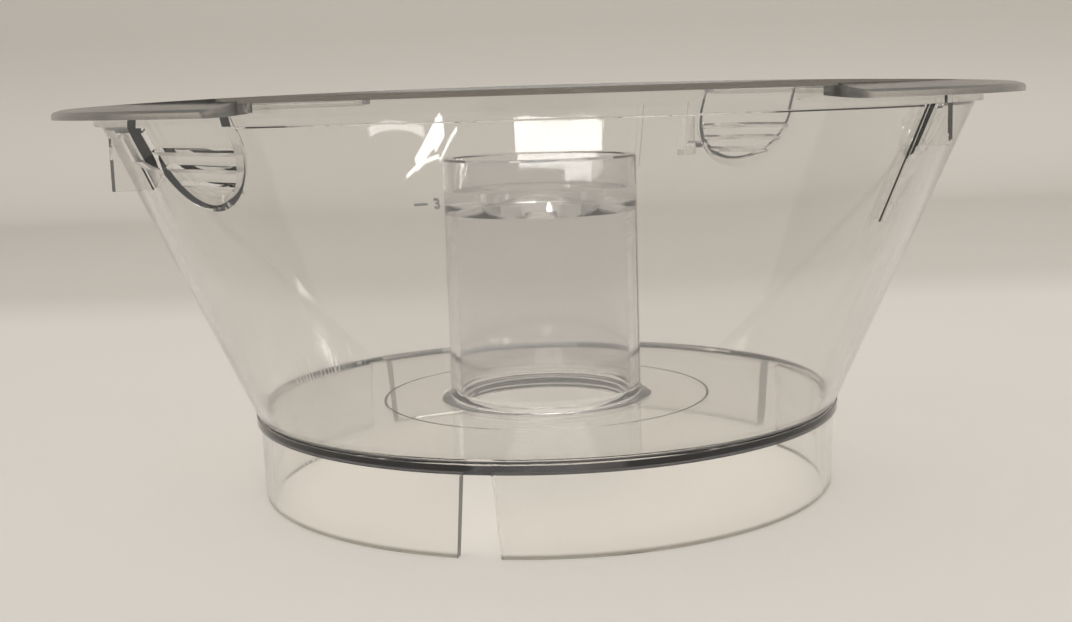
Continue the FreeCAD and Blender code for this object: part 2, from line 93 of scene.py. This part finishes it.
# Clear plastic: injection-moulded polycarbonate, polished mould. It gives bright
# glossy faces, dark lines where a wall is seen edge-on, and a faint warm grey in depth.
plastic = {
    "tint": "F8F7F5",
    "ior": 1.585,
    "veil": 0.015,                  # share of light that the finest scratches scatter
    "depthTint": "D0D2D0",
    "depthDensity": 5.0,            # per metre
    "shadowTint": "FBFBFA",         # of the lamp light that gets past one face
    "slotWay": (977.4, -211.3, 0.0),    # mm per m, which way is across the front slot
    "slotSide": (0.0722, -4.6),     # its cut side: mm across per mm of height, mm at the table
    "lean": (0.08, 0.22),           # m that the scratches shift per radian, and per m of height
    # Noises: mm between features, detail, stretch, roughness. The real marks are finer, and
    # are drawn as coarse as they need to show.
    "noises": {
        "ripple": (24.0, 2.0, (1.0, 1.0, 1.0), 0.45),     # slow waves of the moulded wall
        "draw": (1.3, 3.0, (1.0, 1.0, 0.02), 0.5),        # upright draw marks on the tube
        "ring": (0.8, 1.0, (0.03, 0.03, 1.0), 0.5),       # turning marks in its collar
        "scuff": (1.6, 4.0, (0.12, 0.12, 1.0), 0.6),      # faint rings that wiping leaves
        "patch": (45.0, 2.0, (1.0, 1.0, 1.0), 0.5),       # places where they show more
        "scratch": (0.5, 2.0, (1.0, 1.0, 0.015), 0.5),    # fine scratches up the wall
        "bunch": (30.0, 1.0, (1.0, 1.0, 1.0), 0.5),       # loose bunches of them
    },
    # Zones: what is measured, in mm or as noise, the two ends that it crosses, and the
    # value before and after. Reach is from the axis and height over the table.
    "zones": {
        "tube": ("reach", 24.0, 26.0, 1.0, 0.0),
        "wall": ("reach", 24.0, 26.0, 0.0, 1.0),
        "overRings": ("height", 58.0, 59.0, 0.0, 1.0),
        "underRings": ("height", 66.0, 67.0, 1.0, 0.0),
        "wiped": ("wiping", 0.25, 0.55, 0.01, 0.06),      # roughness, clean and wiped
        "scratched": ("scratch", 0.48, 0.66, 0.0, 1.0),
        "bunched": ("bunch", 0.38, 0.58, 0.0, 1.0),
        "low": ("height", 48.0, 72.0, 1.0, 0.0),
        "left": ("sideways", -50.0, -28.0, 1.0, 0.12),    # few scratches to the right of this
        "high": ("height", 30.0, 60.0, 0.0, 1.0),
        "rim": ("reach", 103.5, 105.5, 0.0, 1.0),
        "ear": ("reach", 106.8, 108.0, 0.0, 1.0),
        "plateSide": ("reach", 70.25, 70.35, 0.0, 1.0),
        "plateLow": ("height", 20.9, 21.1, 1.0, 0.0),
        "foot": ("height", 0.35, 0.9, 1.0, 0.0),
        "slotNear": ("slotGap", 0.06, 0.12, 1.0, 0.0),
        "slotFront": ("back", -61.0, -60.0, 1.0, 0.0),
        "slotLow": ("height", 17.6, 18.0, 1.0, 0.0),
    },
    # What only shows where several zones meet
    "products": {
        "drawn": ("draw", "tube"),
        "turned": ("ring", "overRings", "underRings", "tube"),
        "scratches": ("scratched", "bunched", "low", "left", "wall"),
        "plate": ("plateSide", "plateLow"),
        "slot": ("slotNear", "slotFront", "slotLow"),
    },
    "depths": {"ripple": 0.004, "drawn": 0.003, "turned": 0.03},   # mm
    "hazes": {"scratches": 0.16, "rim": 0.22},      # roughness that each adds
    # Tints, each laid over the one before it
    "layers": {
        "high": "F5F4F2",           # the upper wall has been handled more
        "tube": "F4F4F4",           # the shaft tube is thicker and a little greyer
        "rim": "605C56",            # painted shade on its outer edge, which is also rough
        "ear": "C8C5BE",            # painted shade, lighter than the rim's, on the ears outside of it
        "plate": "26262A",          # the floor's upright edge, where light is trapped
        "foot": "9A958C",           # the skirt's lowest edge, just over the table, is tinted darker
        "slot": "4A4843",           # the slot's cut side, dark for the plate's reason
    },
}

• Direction
Identify every line holding the word "from" and copy it out.

• Result for this exercise
Continue the FreeCAD and Blender code for this object: part 2, from line 93 of scene.py. This part finishes it.
    # value before and after. Reach is from the axis and height over the table.